Players coming from other mobile games often assume they need duplicate copies (Shackles) of premium units to beat the story. Path to Nowhere actively rejects this design. The power gap between a base unit at Shackle 0 and a fully duped unit at Shackle 5 is noticeable, but the game's story and standard event content are explicitly balanced around Shackle 0.

Your real power scaling comes from Crimebrands—equippable gear sets farmed from daily bosses—and skill level upgrades. Skill upgrades are the hidden progression multiplier that most players ignore until they hit a wall. Upgrading a Sinner's ultimate skill from level 7 to level 8 frequently provides a higher effective damage yield than grinding out ten raw character levels, and it costs zero stamina for character experience.

Role coverage matters far more than rarity chasing. Endura units are highly situational. You only need one dedicated tank, and often you can survive with zero if your DPS and core-breaking are fast enough to kill enemies before they deal damage. Fury (bruisers) and Umbra (assassins) will carry your early game. Reticle (ranged physical) and Arcane (ranged magic) units become mandatory later to counter specific boss modifiers.
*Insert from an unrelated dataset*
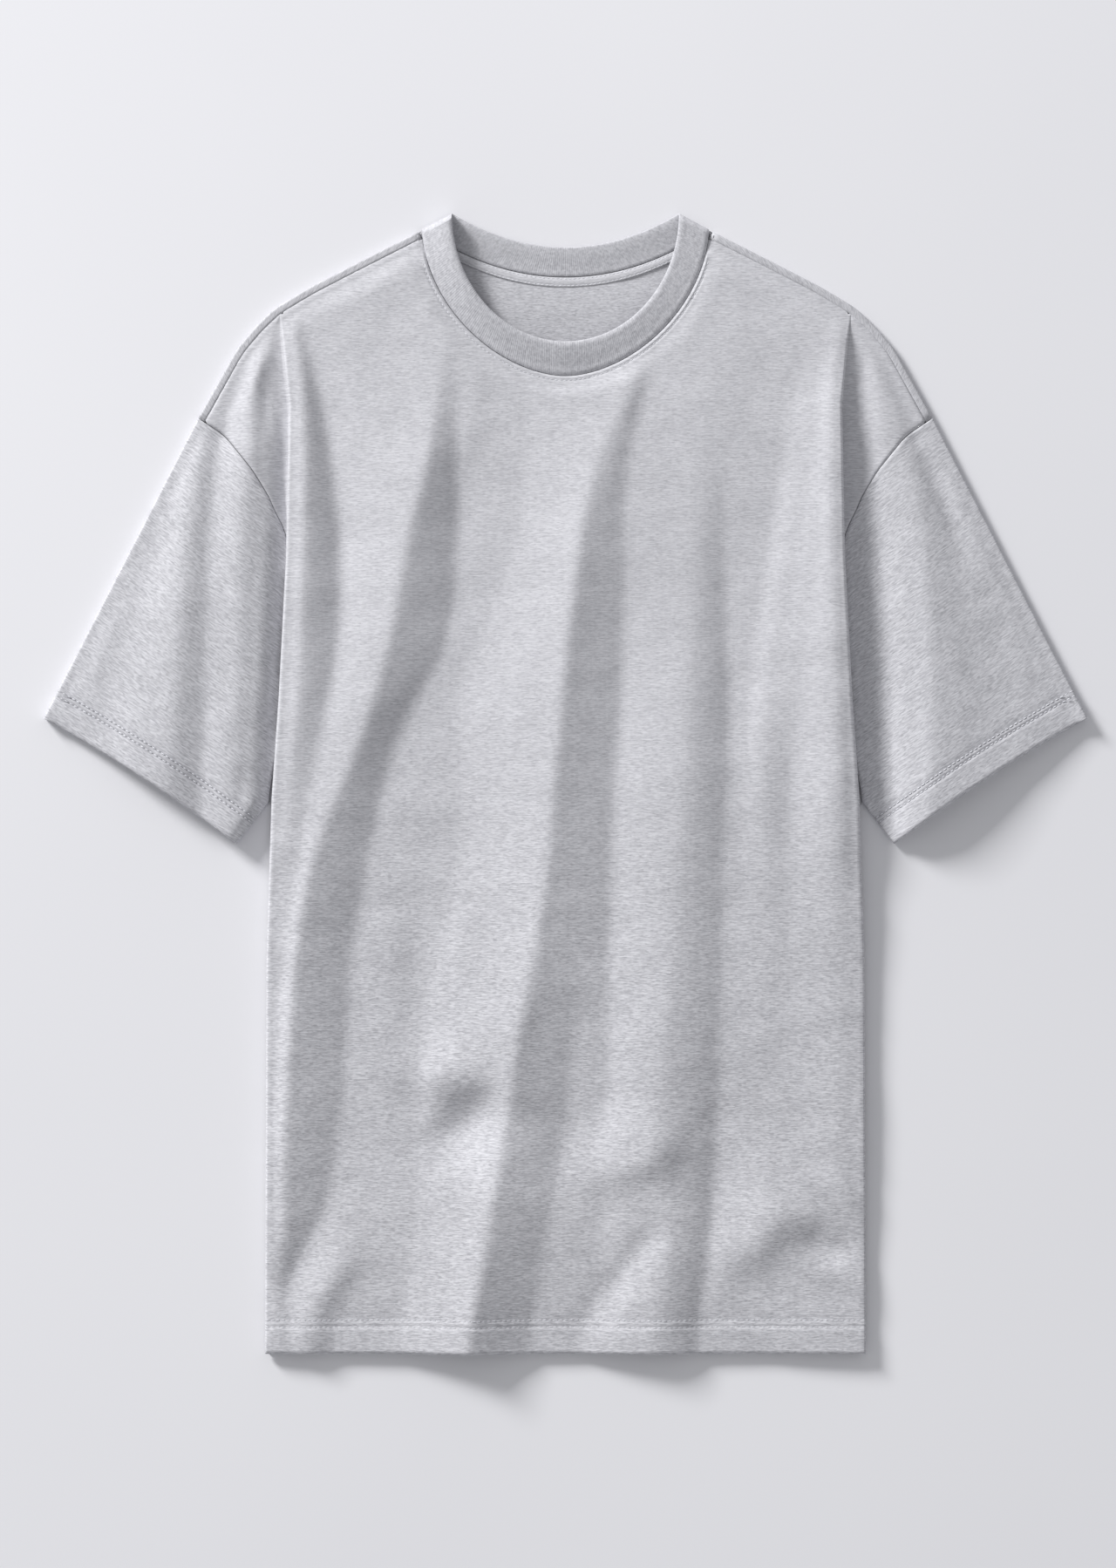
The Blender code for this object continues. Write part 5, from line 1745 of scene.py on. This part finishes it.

Once you clear the main story, Path to Nowhere drastically respects your time. The "Raid" sweep function allows you to instantly clear any stage you have previously beaten perfectly. Daily maintenance takes literally two minutes. This shifts the title from a main-game experience you play for hours into a side-game you check during your commute. The gacha currency income is steady enough to guarantee a new S-tier unit every few patches if you save your pulls, meaning you can easily maintain a competitive roster without spending money, provided you plan around the pity system.
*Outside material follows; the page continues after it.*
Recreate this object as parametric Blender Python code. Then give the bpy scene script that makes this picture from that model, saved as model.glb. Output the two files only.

An atmospheric winter landscape featuring a snow-covered road and an abandoned bench amid bare trees.
Photo by Artem Saranin / Pexels

The Verdict

Stop spreading your progression materials evenly across your entire roster. Pick one primary DPS unit—ideally Nox from the beginner event—one dedicated healer, and two low-rarity core-breakers, and push them to Phase 3 before touching the rest of your box.